Infrequent yet deep watering is the recommended approach. This creates a similar pattern that occurs naturally with rainfall. Whereas frequent, light applications often fail to reach grass roots, deeper waterings will penetrate the roots and supply lawns with the nutrients they need to thrive.
Tip: In the case of extreme heat for an extended period, you may want to slightly increase the water intake of your lawn soil. This functions as a coolant that helps keep lawns healthy.
You may be quick to rev up the mower when the summer weather starts to break, but it’s not always the healthiest choice for your outdoor space. Sometimes your lawn may be saturated from the rain, and other times it may be too dry from the heat.

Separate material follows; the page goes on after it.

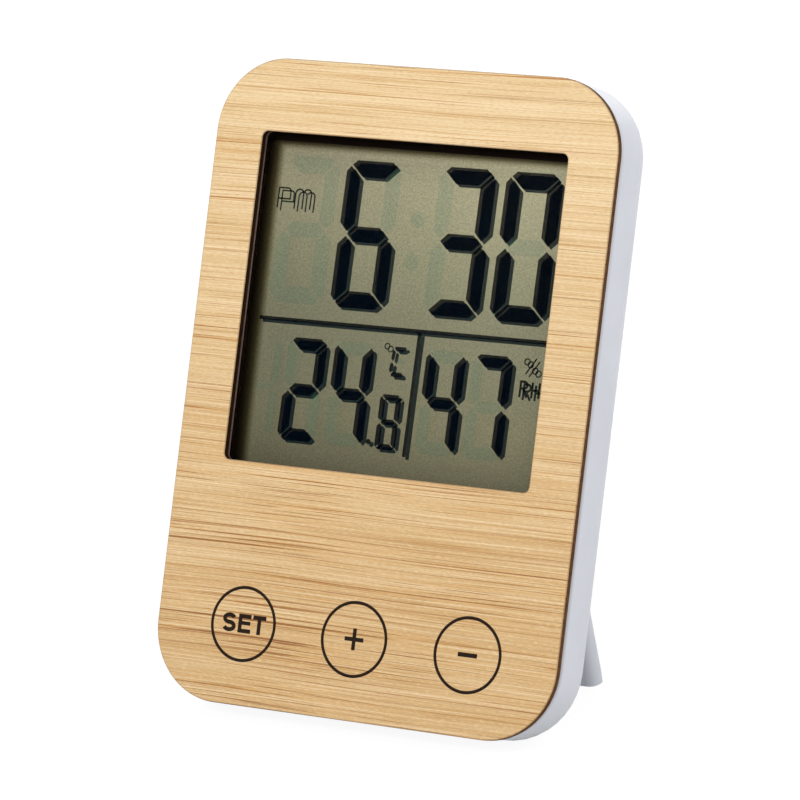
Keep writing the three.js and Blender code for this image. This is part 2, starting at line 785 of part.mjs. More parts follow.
function place(name, geometry, material, parent = leaned) {
  const mesh = new THREE.Mesh(geometry, material);
  mesh.name = name;
  parent.add(mesh);
  return mesh;
}

place('bamboo_faceplate', faceplate(), bamboo());
place('adhesive_sheet', adhesiveSheet(), finish(0xcfc6b8, 0.8));
place('display_lens', displayLens(), clearGlass());
place('display_bezel', displayBezel(), blackPlastic());
place('lcd_front_glass', glassSheet(glassBottom, zGlass, glassThickness), clearGlass());
place('lcd_rear_glass', glassSheet(rearGlassBottom, zRearGlass, glassThickness), clearGlass());
place('lcd_reflector', glassSheet(rearGlassBottom, zReflector, reflectorThickness), finish(0x9c977d, 0.6));
place('display_cushion', glassSheet(rearGlassBottom, zCushion, cushionThickness), darkFoam());
place('display_connector', displayConnector(), finish(0xd98c7a, 0.7));
place('front_chassis', frontChassis(), whitePlastic());
place('rear_housing', rearHousing(), whitePlastic());
place('main_board', mainBoard(), finish(0x2f6b3c, 0.5));
place('controller_blob', controllerBlob(), blackPlastic());
place('crystal', crystal(), steel());
place('climate_sensor', climateSensor(), whitePlastic());
place('buzzer', buzzer(), finish(0xc9a24c, 0.35, 0.9));
place('coin_cell', coinCell(), steel());
place('battery_contact_negative', negativeContact(), steel());
place('battery_contact_positive', positiveContact(), steel());

['touch_pad_set', 'touch_pad_plus', 'touch_pad_minus'].forEach((name, i) => {
  const x = (i - 1) * keyPitch;
  const pad = disc(x, keyY, padRadius, zBoard + seatGap, zChassisBack - seatGap, 32);
  place(name, geometryOf(pad), darkFoam());
});

const coverAxis = new THREE.Group();
coverAxis.position.set(0, cellY, 0);
leaned.add(coverAxis);
place('battery_cover', batteryCover(), whitePlastic(), coverAxis);

const standHinge = new THREE.Group();
standHinge.position.set(0, hingeY, hingeZ);
standHinge.rotation.x = opening;
leaned.add(standHinge);
place('stand', standBody(), whitePlastic(), standHinge);

caseScrews.forEach(([x, y], i) => {
  const zSeat = (y > 0 ? zBack : zRecess) + screwHeadHeight + looseFit - seatGap;
  const length = zChassisBack - seatGap - zSeat - looseFit;
  const mesh = place(`case_screw_${i + 1}`, screw(caseScrewShank, caseScrewHead, length), steel());
  mesh.position.set(x, y, zSeat);
});

boardScrews.forEach(([x, y], i) => {
  const zSeat = zBoardBack - seatGap;
  const length = zChassisBack - seatGap - zSeat - looseFit;
  const mesh = place(`board_screw_${i + 1}`, screw(boardScrewShank, boardScrewHead, length), steel());
  mesh.position.set(x, y, zSeat);
});

// The origin is the middle of the footprint, on the ground
const bounds = new THREE.Box3().setFromObject(weatherStation, true);
const middle = bounds.getCenter(new THREE.Vector3());
leaned.position.set(-middle.x, -middle.y, -bounds.min.z);

export default weatherStation;
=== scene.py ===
"""Looks of a desk weather station: bamboo face, segment display, moulded case and fold-out stand.

Lengths are millimetres on the case unless a name or comment says otherwise: x to the right, y up
the leaning face, z out of the front, with z = 0 on the bamboo. CASE takes them to the part's metres.
"""

import json
from math import cos, pi, radians, sin, sqrt

import bmesh
import bpy
from mathutils import Matrix, Quaternion, Vector


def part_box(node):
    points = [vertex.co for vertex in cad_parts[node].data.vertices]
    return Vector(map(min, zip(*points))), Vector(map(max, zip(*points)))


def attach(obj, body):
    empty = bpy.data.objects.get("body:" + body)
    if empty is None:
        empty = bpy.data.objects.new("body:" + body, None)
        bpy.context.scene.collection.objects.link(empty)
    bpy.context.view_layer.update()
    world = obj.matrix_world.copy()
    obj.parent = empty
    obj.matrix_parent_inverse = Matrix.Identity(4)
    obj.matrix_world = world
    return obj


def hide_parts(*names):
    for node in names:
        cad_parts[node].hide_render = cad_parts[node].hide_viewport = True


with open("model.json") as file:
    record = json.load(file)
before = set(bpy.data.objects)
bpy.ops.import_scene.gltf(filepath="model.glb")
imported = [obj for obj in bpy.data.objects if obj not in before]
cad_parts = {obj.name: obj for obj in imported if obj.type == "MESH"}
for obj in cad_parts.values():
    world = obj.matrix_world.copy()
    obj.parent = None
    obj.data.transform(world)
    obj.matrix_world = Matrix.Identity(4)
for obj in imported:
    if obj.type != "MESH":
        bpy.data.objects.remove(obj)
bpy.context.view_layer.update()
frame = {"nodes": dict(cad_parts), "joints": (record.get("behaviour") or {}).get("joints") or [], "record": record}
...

During the summer, you’ll want to keep the length of your grass slightly higher than usual. Taller grass blocks out weeds that compete for resources and shades the ground from drying out. To accomplish this, set your blade height to about 4 inches in the height of summer. (Think of this as giving your lawn a trim instead of a full haircut.)
In terms of timing, it’s best to mow your lawn in the morning or evening to avoid the blistering heat. After all, freshly cut grass is more susceptible to damage in the face of midday sun. It’s also beneficial to wait until the lawn is dry as clumps of grass clippings can smother the lawn beneath.
Just because you can’t fertilize your lawn in the summer doesn’t mean that you can’t supply it with the same type of nutrients. While it’s best to stop fertilization 30 days before warmer temperatures hit, you can swap in grasscycling as an alternative during these in-between months.
Rather than simply bagging and throwing out your grass clippings, grasscycling — as the name suggests — repurposes them to benefit lawns. When these clippings are left on lawns, they dehydrate and decompose, feeding nutrients back into the lawn soil. While the health of your grass improves, you’ll save time on yard work and make a positive impact on the environment.
Warmer weather doesn’t have to translate into lifeless, dull grass. With a lawn maintenance plan that includes the above best practices, your outdoor space can flourish and remain an inviting area for you to spend time in summer.